━━ Data section

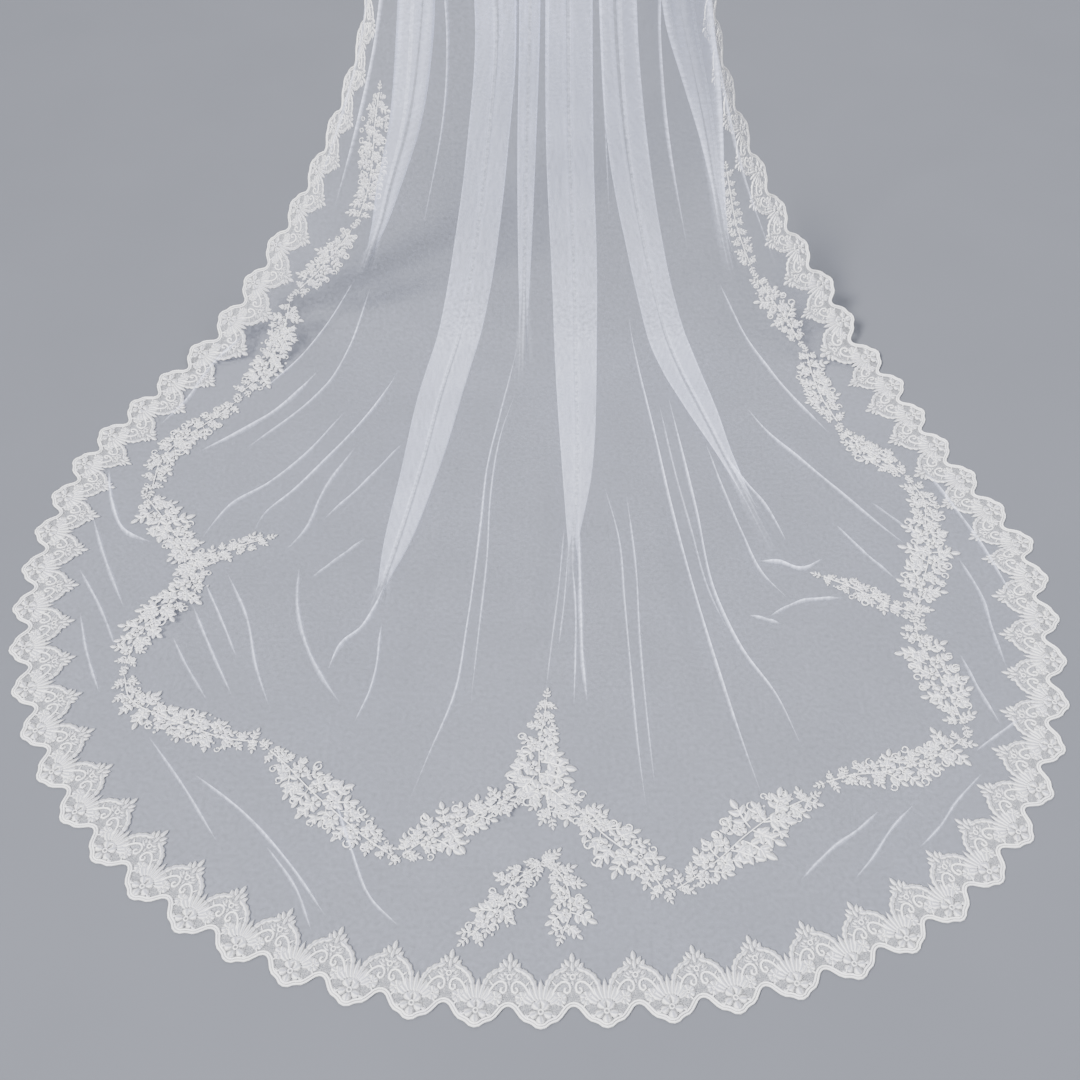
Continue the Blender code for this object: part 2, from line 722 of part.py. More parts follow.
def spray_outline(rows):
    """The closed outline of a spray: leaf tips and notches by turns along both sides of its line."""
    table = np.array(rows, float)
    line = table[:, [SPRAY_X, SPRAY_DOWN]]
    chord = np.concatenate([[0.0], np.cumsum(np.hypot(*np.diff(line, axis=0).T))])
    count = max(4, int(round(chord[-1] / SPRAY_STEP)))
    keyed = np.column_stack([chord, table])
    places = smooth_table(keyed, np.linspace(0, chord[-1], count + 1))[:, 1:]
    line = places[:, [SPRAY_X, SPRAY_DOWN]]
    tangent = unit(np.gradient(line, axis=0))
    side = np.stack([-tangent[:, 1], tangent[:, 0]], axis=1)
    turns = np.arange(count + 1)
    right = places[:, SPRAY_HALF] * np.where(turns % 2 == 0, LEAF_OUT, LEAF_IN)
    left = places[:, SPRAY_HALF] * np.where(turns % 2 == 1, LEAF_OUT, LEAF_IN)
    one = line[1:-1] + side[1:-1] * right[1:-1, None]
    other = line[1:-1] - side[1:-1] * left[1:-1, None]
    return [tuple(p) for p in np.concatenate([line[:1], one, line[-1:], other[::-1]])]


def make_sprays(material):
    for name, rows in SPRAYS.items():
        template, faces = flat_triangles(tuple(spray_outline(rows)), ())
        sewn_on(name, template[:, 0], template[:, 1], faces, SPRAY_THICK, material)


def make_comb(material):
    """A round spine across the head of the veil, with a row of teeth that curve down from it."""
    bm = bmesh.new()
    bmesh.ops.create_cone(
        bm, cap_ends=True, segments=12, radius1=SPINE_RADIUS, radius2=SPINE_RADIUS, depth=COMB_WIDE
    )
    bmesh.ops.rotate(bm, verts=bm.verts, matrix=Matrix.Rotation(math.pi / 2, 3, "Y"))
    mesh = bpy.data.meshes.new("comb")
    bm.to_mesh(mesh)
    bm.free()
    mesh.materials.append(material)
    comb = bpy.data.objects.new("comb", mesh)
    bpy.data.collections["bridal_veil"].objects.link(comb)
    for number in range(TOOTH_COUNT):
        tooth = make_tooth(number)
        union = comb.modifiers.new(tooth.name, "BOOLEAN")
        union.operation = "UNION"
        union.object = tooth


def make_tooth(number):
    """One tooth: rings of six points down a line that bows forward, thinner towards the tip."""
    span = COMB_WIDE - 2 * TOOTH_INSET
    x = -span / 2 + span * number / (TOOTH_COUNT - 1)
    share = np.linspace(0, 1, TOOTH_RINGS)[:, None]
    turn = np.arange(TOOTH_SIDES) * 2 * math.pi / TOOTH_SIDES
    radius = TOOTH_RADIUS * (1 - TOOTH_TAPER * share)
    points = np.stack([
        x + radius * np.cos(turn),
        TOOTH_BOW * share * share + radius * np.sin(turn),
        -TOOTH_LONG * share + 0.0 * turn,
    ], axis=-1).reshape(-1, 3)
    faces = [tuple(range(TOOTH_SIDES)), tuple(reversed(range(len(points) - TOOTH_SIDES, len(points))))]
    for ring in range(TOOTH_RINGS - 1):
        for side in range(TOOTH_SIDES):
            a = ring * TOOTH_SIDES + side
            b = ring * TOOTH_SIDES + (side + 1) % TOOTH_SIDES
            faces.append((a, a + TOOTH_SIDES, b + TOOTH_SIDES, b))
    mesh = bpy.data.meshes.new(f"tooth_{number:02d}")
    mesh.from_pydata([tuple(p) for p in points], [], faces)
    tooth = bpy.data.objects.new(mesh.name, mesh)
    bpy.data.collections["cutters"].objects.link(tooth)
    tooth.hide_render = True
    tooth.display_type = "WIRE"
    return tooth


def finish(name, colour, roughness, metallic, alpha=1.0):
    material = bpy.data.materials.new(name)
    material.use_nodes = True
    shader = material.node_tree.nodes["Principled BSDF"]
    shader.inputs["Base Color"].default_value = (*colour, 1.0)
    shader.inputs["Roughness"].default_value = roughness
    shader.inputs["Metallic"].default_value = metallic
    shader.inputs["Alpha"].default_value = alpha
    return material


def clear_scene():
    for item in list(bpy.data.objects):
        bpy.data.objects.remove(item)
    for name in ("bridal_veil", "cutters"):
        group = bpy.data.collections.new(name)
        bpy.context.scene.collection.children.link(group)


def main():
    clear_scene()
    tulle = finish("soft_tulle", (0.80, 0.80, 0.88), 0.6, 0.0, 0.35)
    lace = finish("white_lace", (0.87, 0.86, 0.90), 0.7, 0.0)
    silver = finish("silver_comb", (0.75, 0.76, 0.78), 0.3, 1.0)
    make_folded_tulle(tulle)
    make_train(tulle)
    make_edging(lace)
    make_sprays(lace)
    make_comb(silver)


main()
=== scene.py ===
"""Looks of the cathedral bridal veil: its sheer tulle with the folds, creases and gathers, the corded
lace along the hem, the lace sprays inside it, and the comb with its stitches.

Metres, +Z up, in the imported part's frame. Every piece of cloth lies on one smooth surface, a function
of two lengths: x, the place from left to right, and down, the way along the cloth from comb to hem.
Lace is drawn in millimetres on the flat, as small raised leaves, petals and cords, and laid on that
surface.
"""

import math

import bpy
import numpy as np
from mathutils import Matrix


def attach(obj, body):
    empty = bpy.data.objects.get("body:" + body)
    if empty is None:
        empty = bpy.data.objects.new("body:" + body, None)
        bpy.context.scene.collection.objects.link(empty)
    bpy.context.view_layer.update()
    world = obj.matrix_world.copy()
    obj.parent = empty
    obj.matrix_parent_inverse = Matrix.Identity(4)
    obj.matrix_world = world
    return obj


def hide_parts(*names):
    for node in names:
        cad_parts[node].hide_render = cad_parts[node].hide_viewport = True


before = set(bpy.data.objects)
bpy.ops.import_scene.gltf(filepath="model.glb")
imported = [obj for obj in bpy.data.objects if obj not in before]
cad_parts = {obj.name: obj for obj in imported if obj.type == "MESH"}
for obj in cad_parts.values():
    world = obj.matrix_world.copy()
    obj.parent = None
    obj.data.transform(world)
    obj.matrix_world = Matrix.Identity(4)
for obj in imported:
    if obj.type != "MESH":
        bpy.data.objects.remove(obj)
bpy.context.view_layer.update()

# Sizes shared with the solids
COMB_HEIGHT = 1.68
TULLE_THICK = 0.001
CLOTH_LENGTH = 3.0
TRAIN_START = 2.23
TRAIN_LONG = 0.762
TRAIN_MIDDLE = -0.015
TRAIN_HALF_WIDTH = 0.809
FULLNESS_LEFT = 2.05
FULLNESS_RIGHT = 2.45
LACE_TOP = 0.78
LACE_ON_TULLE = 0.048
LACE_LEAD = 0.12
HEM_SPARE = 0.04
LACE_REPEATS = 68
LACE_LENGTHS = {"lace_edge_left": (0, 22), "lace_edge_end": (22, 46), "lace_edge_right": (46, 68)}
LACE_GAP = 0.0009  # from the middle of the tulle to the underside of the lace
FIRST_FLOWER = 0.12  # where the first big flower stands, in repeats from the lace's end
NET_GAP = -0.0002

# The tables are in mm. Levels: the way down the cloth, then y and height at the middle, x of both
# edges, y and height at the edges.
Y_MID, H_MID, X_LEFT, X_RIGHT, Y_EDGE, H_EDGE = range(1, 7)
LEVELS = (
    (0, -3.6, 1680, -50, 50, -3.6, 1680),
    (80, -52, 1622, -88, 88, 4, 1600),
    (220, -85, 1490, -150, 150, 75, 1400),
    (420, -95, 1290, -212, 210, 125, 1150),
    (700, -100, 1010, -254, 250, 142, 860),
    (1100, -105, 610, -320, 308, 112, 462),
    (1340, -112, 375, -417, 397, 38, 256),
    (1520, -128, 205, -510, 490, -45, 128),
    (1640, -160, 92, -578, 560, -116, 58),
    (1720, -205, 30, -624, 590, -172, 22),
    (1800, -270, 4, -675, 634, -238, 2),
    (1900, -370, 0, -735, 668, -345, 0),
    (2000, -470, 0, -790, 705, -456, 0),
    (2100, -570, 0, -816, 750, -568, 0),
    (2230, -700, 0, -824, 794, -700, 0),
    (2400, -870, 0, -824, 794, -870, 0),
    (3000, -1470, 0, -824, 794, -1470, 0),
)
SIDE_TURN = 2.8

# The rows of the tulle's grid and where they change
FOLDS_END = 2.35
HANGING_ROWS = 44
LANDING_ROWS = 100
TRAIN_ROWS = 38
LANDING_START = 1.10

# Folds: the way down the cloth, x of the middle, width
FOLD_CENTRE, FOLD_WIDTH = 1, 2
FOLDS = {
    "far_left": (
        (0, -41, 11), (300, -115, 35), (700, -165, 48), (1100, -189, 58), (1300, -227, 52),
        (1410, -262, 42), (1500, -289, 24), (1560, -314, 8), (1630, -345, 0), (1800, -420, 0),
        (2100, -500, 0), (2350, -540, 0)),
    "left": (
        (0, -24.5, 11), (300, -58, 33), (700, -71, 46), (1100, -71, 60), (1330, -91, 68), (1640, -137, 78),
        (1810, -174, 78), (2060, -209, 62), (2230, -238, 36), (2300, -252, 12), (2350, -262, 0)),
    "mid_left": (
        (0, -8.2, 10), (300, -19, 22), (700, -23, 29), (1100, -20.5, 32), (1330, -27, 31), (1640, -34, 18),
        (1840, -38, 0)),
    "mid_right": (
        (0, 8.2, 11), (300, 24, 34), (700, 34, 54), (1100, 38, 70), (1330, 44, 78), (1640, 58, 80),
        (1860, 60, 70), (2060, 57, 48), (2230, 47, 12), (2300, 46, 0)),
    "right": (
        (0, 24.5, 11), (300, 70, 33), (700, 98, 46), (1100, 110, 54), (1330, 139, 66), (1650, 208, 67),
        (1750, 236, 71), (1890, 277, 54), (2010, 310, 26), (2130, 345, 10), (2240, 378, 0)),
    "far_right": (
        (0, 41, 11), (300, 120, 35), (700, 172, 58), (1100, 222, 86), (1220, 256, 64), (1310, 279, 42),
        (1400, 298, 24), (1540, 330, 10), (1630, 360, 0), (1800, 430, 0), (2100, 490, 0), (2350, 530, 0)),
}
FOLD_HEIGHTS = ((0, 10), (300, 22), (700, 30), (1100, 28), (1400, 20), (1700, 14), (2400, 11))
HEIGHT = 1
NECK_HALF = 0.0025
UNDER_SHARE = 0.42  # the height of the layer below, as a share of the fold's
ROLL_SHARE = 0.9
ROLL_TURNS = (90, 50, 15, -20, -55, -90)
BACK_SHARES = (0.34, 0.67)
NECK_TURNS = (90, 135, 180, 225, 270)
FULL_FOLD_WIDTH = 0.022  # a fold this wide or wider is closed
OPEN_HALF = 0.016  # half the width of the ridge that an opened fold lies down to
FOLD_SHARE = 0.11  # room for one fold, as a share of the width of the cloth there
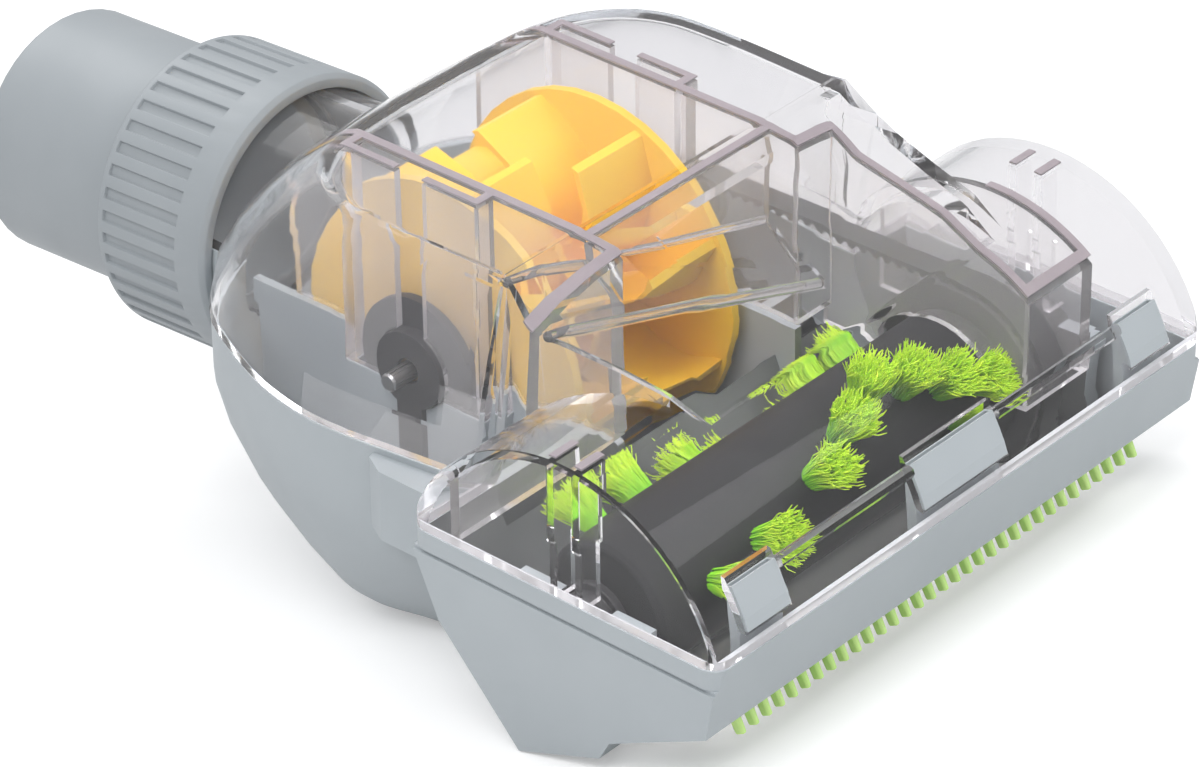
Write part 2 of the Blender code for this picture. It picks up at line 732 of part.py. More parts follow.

━━━━

What to do
Give again the lines from the one with "tooth = bpy.data.objects.new(mesh.name, mesh)" to the one with "for node in", both lines included, exactly and with no other line.

Written reply
    tooth = bpy.data.objects.new(mesh.name, mesh)
    bpy.data.collections["cutters"].objects.link(tooth)
    tooth.hide_render = True
    tooth.display_type = "WIRE"
    return tooth


def finish(name, colour, roughness, metallic, alpha=1.0):
    material = bpy.data.materials.new(name)
    material.use_nodes = True
    shader = material.node_tree.nodes["Principled BSDF"]
    shader.inputs["Base Color"].default_value = (*colour, 1.0)
    shader.inputs["Roughness"].default_value = roughness
    shader.inputs["Metallic"].default_value = metallic
    shader.inputs["Alpha"].default_value = alpha
    return material


def clear_scene():
    for item in list(bpy.data.objects):
        bpy.data.objects.remove(item)
    for name in ("bridal_veil", "cutters"):
        group = bpy.data.collections.new(name)
        bpy.context.scene.collection.children.link(group)


def main():
    clear_scene()
    tulle = finish("soft_tulle", (0.80, 0.80, 0.88), 0.6, 0.0, 0.35)
    lace = finish("white_lace", (0.87, 0.86, 0.90), 0.7, 0.0)
    silver = finish("silver_comb", (0.75, 0.76, 0.78), 0.3, 1.0)
    make_folded_tulle(tulle)
    make_train(tulle)
    make_edging(lace)
    make_sprays(lace)
    make_comb(silver)


main()
=== scene.py ===
"""Looks of the cathedral bridal veil: its sheer tulle with the folds, creases and gathers, the corded
lace along the hem, the lace sprays inside it, and the comb with its stitches.

Metres, +Z up, in the imported part's frame. Every piece of cloth lies on one smooth surface, a function
of two lengths: x, the place from left to right, and down, the way along the cloth from comb to hem.
Lace is drawn in millimetres on the flat, as small raised leaves, petals and cords, and laid on that
surface.
"""

import math

import bpy
import numpy as np
from mathutils import Matrix


def attach(obj, body):
    empty = bpy.data.objects.get("body:" + body)
    if empty is None:
        empty = bpy.data.objects.new("body:" + body, None)
        bpy.context.scene.collection.objects.link(empty)
    bpy.context.view_layer.update()
    world = obj.matrix_world.copy()
    obj.parent = empty
    obj.matrix_parent_inverse = Matrix.Identity(4)
    obj.matrix_world = world
    return obj


def hide_parts(*names):
    for node in names:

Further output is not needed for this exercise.